Room temperature growth of ultra porous hot-wire deposited tantalum pentoxide
Giorgos Papadimitropoulos1*, Maria Vasilopoulou1, Nikos Vourdas1, Dimitris N. Kouvatsos1, Kostas Giannakopoulos1, Stella Kennou2, Dimitris Davazoglou1
1Institute of Nanoscience and Nanotechnology, NCSR Demokritos POB 60228, Agia Paraskevi, Attiki, 153 10, Greece
2Department of Chemical Engineering, University of Patras, Patra, 26500, Greece
Adv. Mater. Lett., 2019, 10 (6), pp 395-399
Publication Date (Web): Jan 14, 2019
Copyright © 2019 VBRI Press
Tantalum pentoxide films were deposited on Si substrates at room temperature, by heating metallic filaments at temperatures below 600 oC, at a pressure of 1 Torr in O2 environment. This deposition method can be applied for all metallic oxides having higher vapor pressure than the corresponding metal.
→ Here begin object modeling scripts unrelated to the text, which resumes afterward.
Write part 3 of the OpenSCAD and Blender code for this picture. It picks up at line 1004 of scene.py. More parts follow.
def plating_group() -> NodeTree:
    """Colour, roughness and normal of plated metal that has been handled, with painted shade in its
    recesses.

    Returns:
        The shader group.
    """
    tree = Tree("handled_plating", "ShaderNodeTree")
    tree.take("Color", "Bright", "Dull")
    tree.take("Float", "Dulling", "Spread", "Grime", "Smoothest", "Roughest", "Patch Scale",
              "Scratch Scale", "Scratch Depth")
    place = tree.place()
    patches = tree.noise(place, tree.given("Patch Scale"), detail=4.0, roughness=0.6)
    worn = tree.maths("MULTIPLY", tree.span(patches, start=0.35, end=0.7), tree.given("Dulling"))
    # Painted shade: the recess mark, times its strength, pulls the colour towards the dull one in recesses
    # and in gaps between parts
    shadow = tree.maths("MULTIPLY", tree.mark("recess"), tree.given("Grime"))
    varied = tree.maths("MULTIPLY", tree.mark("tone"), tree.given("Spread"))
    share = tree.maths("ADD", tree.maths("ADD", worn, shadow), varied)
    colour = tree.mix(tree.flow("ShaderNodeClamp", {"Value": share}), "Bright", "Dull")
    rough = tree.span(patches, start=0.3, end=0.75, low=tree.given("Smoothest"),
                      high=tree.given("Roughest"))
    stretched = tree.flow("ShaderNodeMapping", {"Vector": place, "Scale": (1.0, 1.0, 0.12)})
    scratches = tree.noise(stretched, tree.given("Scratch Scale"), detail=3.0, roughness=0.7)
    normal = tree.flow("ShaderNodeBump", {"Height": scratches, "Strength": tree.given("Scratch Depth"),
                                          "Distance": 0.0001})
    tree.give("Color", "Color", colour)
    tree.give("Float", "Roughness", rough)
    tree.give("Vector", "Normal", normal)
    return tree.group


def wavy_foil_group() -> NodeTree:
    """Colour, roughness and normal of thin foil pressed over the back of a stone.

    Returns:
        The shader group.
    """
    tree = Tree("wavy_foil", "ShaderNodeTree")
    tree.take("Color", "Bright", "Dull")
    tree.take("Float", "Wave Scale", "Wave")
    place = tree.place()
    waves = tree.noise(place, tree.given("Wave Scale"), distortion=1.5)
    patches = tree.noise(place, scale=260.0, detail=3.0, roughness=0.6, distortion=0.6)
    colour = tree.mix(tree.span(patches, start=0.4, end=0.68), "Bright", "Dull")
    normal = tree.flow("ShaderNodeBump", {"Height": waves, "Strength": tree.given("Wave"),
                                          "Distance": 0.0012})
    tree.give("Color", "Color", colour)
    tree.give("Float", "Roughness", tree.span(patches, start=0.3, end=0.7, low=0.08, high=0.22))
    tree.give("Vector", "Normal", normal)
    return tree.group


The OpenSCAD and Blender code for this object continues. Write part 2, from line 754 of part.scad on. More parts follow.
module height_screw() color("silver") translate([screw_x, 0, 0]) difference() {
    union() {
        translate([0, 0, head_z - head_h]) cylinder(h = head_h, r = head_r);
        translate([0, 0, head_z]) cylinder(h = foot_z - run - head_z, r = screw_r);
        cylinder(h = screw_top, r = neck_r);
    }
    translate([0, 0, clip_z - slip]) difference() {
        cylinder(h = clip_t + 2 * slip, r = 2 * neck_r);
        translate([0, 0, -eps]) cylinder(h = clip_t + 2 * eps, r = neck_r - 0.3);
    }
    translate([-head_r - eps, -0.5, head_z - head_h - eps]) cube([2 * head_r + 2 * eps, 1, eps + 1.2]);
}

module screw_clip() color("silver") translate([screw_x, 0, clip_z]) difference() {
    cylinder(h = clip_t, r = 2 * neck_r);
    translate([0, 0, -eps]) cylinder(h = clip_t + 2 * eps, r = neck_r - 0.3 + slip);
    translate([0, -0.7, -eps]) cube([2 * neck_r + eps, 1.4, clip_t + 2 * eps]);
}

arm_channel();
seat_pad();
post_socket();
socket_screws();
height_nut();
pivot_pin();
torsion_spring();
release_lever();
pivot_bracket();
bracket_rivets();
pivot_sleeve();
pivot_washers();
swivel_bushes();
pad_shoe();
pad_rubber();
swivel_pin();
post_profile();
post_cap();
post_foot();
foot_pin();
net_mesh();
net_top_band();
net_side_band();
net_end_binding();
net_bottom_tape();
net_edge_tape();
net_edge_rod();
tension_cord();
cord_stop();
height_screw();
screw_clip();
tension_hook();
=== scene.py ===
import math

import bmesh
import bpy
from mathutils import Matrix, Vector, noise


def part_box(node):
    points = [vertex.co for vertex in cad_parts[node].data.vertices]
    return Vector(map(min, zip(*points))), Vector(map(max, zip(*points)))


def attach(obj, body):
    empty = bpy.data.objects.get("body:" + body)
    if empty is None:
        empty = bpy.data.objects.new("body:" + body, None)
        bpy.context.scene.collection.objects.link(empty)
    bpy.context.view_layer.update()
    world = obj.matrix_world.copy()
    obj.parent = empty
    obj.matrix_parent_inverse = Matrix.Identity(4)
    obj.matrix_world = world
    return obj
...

These (hwTa2O5) films were composed by amorphous material (as revealed by XRD measurements) and were found to be highly transparent within the range 350-1000 nm. Spectroscopic ellipsometry measurements have shown that the real part of the refractive index (n) of hwTa2O5 films depends on the deposition time and has a value below 1.5. As shown by scanning electron microscopy (TEM) measurements, these grains were composed by others with dimensions near 5 nm and with voids between them. The above microscopy measurements explain the high porosity of hwTa2O5 films. Moreover, hwTa2O5 films were also characterized by XPS and UPS measurements and the stoichiometric composition of the deposited films was determined.
Thin film, hot-wire deposition, tantalum pentoxide, room temperature growth.